On this point, I'd like to suggest that you go read Geoff Pullum's 9/15/2004 post "Typography, truth, and politics", and (if you have the time and care about this question) some of the rest of the Language Log commentary from the period. I'm suggesting this not because Geoff -- for all his diversely excellent qualities -- produced the definitive assemblage of evidence on this point, but because of the second extraordinary feature of Mapes' screed, namely her view that the only people who raised questions about the memos' authenticity were members of "the conservative blogosphere, particularly the extremists among them":

Instantly, the far right blogosphere bully boys pronounced themselves experts on document analysis, and began attacking the form and font in the memos. They screamed objections that ultimately proved to have no basis in fact. But they captured the argument. They dominated the discussion by churning out gigabytes of mind-numbing internet dissertations about the typeface in the memos, focusing on the curl at the end of the "a," the dip on the top of the "t," the spacing, the superscript, which typewriters were used in the military in 1972.
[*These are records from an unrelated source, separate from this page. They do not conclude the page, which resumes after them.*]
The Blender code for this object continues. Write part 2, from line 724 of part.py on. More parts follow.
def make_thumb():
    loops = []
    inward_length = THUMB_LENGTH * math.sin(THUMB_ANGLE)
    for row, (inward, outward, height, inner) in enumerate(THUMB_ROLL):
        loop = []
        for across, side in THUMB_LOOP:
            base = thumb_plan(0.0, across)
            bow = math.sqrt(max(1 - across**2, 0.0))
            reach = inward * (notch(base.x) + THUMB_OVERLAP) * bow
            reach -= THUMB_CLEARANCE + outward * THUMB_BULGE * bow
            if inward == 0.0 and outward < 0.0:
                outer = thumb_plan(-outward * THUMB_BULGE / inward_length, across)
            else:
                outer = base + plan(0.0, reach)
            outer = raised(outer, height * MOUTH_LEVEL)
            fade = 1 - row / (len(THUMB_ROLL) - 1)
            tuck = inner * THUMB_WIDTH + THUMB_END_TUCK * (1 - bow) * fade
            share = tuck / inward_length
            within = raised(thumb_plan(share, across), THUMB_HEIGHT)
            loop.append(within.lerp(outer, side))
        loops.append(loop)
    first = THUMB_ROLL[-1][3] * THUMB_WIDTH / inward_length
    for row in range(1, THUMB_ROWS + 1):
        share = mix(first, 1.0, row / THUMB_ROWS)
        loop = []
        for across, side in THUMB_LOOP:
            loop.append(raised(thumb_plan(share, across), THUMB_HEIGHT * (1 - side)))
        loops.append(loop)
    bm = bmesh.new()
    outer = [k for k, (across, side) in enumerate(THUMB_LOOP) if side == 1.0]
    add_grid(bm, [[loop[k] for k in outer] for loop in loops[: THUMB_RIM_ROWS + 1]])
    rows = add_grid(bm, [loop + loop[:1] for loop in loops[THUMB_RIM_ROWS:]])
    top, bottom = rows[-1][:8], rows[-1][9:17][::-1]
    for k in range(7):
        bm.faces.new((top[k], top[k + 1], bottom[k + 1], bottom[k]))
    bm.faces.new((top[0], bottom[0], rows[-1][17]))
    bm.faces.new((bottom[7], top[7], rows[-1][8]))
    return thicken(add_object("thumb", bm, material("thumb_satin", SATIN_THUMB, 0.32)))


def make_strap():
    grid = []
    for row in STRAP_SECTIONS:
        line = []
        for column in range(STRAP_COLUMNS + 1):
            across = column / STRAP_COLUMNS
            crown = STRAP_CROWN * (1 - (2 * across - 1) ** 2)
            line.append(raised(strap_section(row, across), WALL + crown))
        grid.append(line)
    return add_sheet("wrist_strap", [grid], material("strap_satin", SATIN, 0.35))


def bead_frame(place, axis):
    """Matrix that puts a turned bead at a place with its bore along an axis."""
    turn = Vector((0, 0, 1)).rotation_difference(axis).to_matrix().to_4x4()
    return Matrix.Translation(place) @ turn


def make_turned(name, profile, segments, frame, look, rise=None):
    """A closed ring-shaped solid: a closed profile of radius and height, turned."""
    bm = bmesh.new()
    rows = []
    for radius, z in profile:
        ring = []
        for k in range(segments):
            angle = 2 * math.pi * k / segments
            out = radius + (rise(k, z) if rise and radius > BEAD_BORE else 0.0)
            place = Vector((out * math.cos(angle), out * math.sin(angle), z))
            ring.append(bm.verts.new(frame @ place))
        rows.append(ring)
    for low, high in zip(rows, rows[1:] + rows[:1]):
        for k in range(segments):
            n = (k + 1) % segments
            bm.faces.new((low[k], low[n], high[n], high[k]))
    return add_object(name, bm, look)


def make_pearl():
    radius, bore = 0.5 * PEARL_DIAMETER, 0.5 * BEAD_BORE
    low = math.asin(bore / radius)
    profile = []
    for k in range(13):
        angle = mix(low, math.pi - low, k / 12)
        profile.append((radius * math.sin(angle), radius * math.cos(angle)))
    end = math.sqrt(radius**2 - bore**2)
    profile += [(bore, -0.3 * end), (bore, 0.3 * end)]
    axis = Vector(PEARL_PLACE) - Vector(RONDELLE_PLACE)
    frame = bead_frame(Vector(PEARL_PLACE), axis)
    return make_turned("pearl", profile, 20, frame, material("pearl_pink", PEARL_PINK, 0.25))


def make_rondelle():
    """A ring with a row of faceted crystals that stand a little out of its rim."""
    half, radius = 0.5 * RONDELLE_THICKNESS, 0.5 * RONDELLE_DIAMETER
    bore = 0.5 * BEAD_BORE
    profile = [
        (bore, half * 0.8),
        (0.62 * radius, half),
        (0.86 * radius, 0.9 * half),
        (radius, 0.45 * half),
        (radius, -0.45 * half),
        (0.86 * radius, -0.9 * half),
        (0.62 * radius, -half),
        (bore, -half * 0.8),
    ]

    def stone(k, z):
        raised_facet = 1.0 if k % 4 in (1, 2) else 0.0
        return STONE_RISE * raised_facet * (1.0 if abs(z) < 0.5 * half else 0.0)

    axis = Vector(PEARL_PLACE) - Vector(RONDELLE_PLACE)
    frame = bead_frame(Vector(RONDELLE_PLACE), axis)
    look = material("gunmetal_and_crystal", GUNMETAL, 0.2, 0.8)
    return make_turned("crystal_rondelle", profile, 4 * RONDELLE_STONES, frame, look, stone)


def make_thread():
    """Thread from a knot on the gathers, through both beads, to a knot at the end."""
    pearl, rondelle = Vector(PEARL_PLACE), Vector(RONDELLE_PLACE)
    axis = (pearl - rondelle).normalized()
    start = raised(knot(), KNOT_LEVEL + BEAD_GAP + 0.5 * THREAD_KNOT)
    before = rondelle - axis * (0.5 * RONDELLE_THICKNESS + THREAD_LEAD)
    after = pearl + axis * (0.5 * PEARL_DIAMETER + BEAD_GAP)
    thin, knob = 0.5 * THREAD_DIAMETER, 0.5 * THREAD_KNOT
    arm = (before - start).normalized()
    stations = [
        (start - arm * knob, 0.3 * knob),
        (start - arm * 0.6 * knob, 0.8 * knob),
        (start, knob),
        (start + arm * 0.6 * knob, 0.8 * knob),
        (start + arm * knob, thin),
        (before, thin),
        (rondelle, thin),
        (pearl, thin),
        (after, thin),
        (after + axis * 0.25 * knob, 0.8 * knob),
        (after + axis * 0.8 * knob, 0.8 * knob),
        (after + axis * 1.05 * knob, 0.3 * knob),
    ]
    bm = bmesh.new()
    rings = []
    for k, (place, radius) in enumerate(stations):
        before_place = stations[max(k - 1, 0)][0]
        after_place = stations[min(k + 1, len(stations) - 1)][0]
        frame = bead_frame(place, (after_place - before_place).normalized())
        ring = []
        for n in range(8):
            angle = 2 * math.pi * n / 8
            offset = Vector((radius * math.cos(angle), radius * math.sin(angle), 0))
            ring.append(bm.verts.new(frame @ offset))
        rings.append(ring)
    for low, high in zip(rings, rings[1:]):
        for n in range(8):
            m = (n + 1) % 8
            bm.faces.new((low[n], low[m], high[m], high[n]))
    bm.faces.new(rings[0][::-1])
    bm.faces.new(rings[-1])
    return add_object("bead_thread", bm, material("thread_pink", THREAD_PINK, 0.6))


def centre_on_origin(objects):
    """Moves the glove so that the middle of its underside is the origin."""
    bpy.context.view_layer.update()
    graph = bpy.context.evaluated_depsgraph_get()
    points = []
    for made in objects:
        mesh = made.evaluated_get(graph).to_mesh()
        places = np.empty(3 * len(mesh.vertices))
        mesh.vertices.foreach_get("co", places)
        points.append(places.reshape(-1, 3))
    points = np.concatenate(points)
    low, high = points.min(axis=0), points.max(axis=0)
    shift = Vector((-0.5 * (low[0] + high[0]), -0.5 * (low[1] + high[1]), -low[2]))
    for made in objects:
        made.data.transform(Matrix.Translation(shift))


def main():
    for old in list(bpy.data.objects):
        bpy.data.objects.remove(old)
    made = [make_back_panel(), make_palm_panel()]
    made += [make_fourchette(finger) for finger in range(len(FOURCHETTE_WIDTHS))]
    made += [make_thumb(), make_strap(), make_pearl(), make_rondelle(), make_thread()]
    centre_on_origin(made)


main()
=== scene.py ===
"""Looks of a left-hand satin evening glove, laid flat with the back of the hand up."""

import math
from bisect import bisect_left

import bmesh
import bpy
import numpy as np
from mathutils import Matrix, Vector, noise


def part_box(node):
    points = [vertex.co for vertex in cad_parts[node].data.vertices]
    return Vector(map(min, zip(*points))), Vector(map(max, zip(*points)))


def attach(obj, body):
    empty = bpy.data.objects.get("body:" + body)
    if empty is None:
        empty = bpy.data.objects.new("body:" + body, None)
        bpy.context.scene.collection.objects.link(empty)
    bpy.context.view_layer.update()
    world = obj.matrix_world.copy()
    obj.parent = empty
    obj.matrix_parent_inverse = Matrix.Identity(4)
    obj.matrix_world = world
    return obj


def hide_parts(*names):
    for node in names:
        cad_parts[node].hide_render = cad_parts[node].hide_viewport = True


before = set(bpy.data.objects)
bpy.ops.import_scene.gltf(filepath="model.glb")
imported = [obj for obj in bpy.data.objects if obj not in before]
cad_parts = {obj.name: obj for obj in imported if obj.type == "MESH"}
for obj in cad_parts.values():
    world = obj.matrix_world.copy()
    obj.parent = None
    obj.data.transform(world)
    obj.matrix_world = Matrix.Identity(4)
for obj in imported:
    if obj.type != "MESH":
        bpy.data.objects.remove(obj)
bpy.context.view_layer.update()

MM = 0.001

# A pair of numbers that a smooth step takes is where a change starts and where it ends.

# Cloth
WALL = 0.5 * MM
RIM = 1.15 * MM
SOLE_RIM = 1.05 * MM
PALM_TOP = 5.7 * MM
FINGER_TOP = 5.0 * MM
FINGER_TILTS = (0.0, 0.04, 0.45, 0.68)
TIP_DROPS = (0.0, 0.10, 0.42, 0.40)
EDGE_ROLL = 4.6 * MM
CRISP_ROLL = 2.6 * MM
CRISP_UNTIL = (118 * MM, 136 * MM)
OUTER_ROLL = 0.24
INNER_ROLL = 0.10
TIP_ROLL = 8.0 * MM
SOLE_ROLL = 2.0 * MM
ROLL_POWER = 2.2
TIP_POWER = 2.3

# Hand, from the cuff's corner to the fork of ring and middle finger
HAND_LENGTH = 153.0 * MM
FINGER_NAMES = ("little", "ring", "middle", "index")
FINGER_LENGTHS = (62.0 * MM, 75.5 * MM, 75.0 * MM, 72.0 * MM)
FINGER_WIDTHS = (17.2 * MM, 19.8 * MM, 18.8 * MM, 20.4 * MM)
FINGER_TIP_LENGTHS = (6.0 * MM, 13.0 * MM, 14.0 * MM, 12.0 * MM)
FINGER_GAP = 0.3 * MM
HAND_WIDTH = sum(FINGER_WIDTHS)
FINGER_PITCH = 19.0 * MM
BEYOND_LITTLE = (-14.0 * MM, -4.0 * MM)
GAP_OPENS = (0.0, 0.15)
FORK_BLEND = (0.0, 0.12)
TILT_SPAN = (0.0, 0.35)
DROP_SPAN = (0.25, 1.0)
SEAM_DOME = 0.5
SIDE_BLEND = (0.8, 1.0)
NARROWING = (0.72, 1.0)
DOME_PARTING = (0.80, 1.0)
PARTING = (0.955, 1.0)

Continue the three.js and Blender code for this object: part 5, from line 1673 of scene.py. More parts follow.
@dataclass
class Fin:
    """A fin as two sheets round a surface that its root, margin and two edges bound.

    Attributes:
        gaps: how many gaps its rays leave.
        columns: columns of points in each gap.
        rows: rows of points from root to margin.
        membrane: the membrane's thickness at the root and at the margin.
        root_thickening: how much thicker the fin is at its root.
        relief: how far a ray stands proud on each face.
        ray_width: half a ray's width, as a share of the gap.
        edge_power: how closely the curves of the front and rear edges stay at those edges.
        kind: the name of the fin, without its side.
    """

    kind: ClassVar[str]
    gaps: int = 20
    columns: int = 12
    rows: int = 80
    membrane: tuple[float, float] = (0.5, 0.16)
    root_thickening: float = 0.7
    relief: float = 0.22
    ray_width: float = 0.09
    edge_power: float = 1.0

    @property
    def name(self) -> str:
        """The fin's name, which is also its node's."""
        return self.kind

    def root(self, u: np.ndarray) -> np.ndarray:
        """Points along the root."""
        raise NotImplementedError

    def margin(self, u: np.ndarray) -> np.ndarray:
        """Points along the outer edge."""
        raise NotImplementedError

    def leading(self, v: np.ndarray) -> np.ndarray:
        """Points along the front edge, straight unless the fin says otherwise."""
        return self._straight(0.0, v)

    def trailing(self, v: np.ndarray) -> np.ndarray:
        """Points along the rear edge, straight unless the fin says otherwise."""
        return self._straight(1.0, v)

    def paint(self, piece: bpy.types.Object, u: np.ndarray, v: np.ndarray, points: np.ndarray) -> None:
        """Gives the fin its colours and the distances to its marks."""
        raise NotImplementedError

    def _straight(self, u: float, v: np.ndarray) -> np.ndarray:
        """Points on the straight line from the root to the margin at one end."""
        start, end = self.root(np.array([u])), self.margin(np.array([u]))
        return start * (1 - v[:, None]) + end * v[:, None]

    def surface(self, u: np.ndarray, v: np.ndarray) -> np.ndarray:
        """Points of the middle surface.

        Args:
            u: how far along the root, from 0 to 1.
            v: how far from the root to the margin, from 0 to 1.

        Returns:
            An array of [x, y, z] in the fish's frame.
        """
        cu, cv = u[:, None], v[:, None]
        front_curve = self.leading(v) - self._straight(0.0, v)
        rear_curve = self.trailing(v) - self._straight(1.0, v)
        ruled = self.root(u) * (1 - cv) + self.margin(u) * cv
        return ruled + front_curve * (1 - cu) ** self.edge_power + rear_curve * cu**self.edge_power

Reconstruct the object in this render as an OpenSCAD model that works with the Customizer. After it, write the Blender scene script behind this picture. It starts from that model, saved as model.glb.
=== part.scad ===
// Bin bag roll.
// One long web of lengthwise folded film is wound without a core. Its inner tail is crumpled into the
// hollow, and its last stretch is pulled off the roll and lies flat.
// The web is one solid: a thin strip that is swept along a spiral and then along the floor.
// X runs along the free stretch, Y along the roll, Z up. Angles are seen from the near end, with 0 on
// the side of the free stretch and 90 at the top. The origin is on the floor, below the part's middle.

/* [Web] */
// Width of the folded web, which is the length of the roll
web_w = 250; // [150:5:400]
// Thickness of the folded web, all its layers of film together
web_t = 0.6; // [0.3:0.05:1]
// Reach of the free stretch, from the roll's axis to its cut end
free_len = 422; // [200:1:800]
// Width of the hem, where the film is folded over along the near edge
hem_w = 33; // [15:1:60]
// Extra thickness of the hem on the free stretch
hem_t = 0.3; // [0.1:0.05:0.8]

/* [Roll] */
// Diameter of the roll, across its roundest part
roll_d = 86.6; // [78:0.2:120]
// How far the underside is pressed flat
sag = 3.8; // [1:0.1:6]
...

It was a deceptive approach, and it worked.

Now, you didn't have to be an expert on document analysis to follow the (straightforward, convincing and indeed incontrovertible) argument that certain of the crucial documents were crude forgeries. The person who made this argument in its most complete and convincing form, Dr. Joseph Newcomer, explained that "I am not a fan of George Bush. But I am even less a fan of attempts to commit fraud". And the people who were convinced, and said so, were not all "far right blogosphere bully boys". Geoff Pullum can be a bit rough on careless purveyors of bad grammatical and stylistic advice, but he's no thug; and I believe that he considers himself politically left of center; and he began his post on the subject this way:

The documents that CBS, Dan Rather, and 60 Minutes presented as 1972 memos from the Texas Air National Guard, with their putative revelations that George W. Bush tried to wriggle out of his obligations, are crude forgeries. The evidence for this claim is basically linguistic. There are weaker points about style (a military officer writing a memo to file with "CYA" as the subject?) and abbreviatory arcana (OETR for OER), but the strong evidence has to do with technical topics often discussed on Language Log and fairly close to the business of many modern linguists: things like character sets, typographical details, and word processing technology. Enough so, anyway, that the story does merit a brief but rather serious discussion here, and a comment at the end.

According to Google, the phrase {"reality-based"} occurs 1,150 times on the Huffington Post site, often echoing the political left's positive identification with a negative characterization attributed to a Bush staffer:

The aide said that guys like me were "in what we call the reality-based community," which he defined as people who "believe that solutions emerge from your judicious study of discernible reality." ... "That's not the way the world really works anymore," he continued. "We're an empire now, and when we act, we create our own reality. And while you're studying that reality—judiciously, as you will—we'll act again, creating other new realities, which you can study too, and that's how things will sort out. We're history's actors . . . and you, all of you, will be left to just study what we do."

I'm proud to consider myself a member of the "reality-based community". As a result, I'm reasonably convinced that George W. Bush used family connections to "jump the line" into the Texas National Guard in order to avoid service in Vietnam; and the evidence that I've seen indicates that he did as little actual National Guard service as the law allowed, and maybe less. Having been drafted and sent to Vietnam myself, I resent this a bit, especially in the context of what W now has to say about that war. But Mary Mapes' attempt to rehabilitate those forged documents is not based in any kind of reality that I understand.

[Note added by Geoff Pullum: Allow me to say just this about Mary Mapes's apparent implication that I belong to a gang of "far right blogosphere bully boys" — "keyboard assault artists who saw themselves as avenging angels of the right" — and thus should be dismissed as not competent to analyze documents or review the work of those who did.

It should not be necessary here for the issue of place on the political spectrum to come up at all. I have both Republican friends and Democrat friends who think George W. Bush is quite simply the worst American president they have ever known or heard about. He is loathed by conservatives and leftists alike. In the UK my Tory friends, my Labour-voting friends, and my Liberal-Democrat inclined parents all think the same. Just about everybody I know thinks it would be excellent news if evidence were found that would reveal flagrant failure to perform military duty on the part of GWB, because it might either weaken him politically or hasten his departure from the political scene. But for heaven's sake, we can't let truth be confused with wishful thinking when it comes to evidence. We can't let a forged memo, clearly faked in the early 2000s using Microsoft Word, be passed off as a genuine memo from 1972 typed on a military typewriter. Objecting to that is not right wing!

Ms Mapes is just not even looking at the evidence that I briefly and somewhat reluctantly reviewed in 2004 — still desperately trying to justify herself and Dan Rather and the whole production team, who were simply duped by a clumsy forger. It is truly amazing that even now, three years later, Rather and Mapes are trying to justify their stupidity and dismiss the thoroughly vindicated analyses offered by their many critics.

Grow up, people. You humiliated yourselves on national TV by accepting documents that could be spotted as forgeries as soon as they were released in facsimile. You were had. You were patsies, you were careless, and you caused enormous damage to the reputation of CBS. You ruined the case for GWB's military irresponsibility and mendacity (in very much the same way that Mark Fuhrman wrecked the murder case against O. J. Simpson). You messed up. Deal with it.]